### Stored data
****
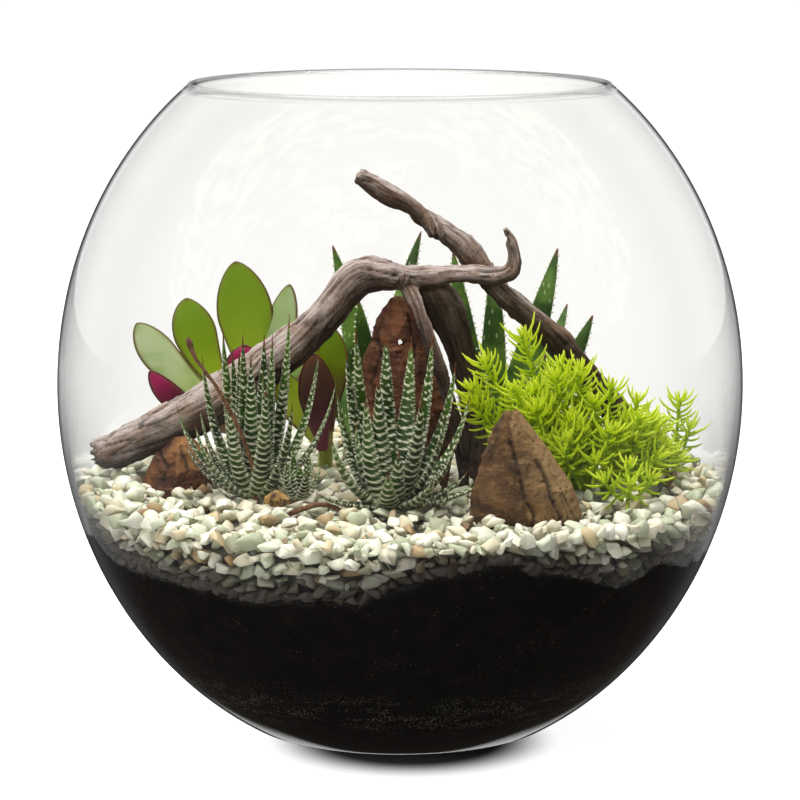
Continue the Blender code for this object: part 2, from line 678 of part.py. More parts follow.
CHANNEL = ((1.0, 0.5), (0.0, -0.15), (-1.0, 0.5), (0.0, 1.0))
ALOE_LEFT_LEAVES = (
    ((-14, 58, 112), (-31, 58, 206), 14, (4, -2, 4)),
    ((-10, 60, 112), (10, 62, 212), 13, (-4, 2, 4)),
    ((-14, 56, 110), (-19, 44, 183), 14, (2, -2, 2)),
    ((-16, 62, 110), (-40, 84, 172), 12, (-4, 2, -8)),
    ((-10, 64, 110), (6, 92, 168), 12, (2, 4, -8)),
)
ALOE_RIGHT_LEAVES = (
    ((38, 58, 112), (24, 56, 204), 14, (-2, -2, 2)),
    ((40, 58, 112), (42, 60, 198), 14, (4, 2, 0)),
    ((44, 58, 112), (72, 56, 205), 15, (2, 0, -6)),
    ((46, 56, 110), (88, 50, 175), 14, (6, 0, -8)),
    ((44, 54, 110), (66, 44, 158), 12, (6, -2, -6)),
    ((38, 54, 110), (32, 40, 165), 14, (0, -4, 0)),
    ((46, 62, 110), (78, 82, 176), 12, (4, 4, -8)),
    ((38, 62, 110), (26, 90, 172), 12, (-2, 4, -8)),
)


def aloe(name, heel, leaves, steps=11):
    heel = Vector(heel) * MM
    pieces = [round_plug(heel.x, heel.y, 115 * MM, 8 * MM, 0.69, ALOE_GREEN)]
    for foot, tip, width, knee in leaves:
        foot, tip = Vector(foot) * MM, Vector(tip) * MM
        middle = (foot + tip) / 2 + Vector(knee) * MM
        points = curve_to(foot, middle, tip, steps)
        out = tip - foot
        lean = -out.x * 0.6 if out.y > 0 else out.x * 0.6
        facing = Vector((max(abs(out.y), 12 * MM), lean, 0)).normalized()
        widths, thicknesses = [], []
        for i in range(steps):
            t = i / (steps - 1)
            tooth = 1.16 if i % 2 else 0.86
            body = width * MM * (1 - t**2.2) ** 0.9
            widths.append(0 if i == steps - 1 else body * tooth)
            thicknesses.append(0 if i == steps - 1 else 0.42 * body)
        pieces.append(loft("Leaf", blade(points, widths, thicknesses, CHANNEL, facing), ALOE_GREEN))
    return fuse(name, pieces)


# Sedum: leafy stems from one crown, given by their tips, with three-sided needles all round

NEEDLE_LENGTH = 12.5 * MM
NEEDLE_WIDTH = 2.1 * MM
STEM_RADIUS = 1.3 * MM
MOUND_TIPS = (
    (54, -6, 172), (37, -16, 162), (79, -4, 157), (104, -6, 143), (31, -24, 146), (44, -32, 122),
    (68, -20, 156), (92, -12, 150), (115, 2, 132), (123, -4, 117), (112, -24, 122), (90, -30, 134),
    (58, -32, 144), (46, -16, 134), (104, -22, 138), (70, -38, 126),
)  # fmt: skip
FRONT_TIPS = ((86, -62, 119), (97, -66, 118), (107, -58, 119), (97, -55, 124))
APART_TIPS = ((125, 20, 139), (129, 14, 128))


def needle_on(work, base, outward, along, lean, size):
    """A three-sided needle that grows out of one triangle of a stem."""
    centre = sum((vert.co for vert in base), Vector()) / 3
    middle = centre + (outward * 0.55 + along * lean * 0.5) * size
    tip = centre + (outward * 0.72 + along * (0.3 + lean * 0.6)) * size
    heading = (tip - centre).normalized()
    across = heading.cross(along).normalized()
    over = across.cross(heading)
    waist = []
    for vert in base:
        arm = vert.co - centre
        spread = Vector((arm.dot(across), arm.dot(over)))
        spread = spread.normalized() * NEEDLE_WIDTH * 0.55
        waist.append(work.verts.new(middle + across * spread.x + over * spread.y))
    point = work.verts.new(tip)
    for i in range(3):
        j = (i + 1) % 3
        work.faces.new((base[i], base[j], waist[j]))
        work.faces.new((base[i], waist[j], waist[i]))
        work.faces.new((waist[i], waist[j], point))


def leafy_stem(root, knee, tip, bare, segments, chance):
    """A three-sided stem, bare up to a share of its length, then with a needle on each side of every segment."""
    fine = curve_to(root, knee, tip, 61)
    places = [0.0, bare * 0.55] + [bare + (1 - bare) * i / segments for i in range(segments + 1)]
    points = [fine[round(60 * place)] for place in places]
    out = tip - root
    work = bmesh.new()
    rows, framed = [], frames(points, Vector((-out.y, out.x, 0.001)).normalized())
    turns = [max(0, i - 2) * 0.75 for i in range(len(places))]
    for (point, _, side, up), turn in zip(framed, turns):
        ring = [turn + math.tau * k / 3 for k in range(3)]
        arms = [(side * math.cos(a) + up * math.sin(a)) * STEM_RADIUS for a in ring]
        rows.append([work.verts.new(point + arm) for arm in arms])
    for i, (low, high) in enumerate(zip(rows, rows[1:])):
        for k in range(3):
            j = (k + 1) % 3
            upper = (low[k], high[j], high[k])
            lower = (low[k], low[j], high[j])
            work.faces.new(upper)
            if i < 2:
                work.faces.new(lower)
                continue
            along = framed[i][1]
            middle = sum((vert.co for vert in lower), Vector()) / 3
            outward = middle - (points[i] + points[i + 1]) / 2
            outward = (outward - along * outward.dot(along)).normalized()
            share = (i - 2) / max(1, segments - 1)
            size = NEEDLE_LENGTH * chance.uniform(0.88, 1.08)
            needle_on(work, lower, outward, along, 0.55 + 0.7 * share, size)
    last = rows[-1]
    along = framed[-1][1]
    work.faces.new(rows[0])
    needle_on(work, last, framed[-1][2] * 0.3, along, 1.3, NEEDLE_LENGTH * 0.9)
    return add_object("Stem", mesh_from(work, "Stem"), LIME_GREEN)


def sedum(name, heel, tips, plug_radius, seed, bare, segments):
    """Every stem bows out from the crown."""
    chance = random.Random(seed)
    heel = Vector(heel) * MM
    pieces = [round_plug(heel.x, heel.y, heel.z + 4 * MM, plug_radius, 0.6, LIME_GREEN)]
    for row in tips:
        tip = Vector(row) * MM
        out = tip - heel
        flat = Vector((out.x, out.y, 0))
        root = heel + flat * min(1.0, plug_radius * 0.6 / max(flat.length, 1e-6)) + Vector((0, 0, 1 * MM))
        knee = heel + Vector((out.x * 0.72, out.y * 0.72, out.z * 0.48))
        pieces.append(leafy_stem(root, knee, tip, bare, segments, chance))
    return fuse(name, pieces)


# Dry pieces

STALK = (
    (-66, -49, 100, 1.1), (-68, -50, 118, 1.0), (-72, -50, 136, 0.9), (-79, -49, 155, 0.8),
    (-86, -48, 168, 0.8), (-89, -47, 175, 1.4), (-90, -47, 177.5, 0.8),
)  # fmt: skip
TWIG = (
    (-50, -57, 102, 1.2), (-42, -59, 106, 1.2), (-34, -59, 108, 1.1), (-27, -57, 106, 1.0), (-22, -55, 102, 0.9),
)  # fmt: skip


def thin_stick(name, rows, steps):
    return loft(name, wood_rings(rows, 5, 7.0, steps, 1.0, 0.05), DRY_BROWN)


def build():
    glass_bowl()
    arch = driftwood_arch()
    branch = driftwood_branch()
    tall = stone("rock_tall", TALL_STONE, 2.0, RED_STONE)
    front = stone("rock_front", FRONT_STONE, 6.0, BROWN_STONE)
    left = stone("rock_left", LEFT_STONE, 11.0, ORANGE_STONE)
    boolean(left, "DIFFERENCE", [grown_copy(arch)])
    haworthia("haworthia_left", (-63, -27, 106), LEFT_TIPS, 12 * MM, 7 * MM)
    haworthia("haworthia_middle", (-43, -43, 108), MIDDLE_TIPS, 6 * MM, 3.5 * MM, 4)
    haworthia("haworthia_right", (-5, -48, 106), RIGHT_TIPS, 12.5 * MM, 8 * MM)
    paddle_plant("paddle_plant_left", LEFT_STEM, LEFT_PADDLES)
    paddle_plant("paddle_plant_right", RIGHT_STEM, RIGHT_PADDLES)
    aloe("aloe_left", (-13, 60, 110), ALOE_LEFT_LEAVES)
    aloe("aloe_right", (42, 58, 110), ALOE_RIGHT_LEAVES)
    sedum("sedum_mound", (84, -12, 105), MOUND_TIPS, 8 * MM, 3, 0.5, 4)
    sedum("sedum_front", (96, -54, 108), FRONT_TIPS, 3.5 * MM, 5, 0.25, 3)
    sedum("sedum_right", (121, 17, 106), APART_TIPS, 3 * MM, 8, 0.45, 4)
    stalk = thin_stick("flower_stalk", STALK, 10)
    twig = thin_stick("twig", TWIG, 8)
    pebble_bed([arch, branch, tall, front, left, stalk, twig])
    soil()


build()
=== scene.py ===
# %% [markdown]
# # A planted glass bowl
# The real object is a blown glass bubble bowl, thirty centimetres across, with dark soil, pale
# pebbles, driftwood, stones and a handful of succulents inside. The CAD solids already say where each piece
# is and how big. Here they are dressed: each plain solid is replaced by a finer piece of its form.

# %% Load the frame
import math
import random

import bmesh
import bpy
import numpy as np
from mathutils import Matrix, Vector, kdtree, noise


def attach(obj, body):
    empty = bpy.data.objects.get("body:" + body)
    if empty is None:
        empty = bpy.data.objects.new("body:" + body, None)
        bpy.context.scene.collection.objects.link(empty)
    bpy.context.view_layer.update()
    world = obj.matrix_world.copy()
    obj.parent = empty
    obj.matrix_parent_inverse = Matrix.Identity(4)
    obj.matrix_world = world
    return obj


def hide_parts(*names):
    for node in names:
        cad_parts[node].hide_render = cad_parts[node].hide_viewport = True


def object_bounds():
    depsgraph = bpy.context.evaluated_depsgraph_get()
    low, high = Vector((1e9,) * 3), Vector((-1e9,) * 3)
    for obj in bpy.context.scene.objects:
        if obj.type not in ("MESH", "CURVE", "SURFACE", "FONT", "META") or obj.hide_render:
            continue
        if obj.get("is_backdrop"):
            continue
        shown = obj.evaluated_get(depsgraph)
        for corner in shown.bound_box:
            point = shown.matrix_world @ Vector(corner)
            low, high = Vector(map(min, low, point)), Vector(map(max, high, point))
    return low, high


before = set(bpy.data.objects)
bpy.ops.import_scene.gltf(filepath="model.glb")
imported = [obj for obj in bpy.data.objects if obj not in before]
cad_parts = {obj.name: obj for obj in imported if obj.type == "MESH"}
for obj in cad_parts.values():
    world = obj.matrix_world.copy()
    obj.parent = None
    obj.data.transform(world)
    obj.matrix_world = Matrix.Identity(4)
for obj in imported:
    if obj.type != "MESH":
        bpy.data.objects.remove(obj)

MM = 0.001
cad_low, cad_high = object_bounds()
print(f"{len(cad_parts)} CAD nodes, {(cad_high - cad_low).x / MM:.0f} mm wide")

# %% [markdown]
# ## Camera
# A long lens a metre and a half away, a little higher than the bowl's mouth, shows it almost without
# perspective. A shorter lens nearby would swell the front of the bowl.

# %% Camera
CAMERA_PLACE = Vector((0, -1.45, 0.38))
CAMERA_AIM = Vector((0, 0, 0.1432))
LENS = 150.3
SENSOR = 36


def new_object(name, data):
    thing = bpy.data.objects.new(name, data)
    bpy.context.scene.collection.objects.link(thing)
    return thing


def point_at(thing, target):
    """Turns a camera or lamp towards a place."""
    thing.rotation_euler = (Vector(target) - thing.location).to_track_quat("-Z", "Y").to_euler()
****
### Exercise task
Starting with the line with "branch = driftwood_branch()" and ending with the line with "obj.parent = empty", extract every line exactly and nothing outside that span.

### Result of the task
    branch = driftwood_branch()
    tall = stone("rock_tall", TALL_STONE, 2.0, RED_STONE)
    front = stone("rock_front", FRONT_STONE, 6.0, BROWN_STONE)
    left = stone("rock_left", LEFT_STONE, 11.0, ORANGE_STONE)
    boolean(left, "DIFFERENCE", [grown_copy(arch)])
    haworthia("haworthia_left", (-63, -27, 106), LEFT_TIPS, 12 * MM, 7 * MM)
    haworthia("haworthia_middle", (-43, -43, 108), MIDDLE_TIPS, 6 * MM, 3.5 * MM, 4)
    haworthia("haworthia_right", (-5, -48, 106), RIGHT_TIPS, 12.5 * MM, 8 * MM)
    paddle_plant("paddle_plant_left", LEFT_STEM, LEFT_PADDLES)
    paddle_plant("paddle_plant_right", RIGHT_STEM, RIGHT_PADDLES)
    aloe("aloe_left", (-13, 60, 110), ALOE_LEFT_LEAVES)
    aloe("aloe_right", (42, 58, 110), ALOE_RIGHT_LEAVES)
    sedum("sedum_mound", (84, -12, 105), MOUND_TIPS, 8 * MM, 3, 0.5, 4)
    sedum("sedum_front", (96, -54, 108), FRONT_TIPS, 3.5 * MM, 5, 0.25, 3)
    sedum("sedum_right", (121, 17, 106), APART_TIPS, 3 * MM, 8, 0.45, 4)
    stalk = thin_stick("flower_stalk", STALK, 10)
    twig = thin_stick("twig", TWIG, 8)
    pebble_bed([arch, branch, tall, front, left, stalk, twig])
    soil()


build()
=== scene.py ===
# %% [markdown]
# # A planted glass bowl
# The real object is a blown glass bubble bowl, thirty centimetres across, with dark soil, pale
# pebbles, driftwood, stones and a handful of succulents inside. The CAD solids already say where each piece
# is and how big. Here they are dressed: each plain solid is replaced by a finer piece of its form.

# %% Load the frame
import math
import random

import bmesh
import bpy
import numpy as np
from mathutils import Matrix, Vector, kdtree, noise


def attach(obj, body):
    empty = bpy.data.objects.get("body:" + body)
    if empty is None:
        empty = bpy.data.objects.new("body:" + body, None)
        bpy.context.scene.collection.objects.link(empty)
    bpy.context.view_layer.update()
    world = obj.matrix_world.copy()
    obj.parent = empty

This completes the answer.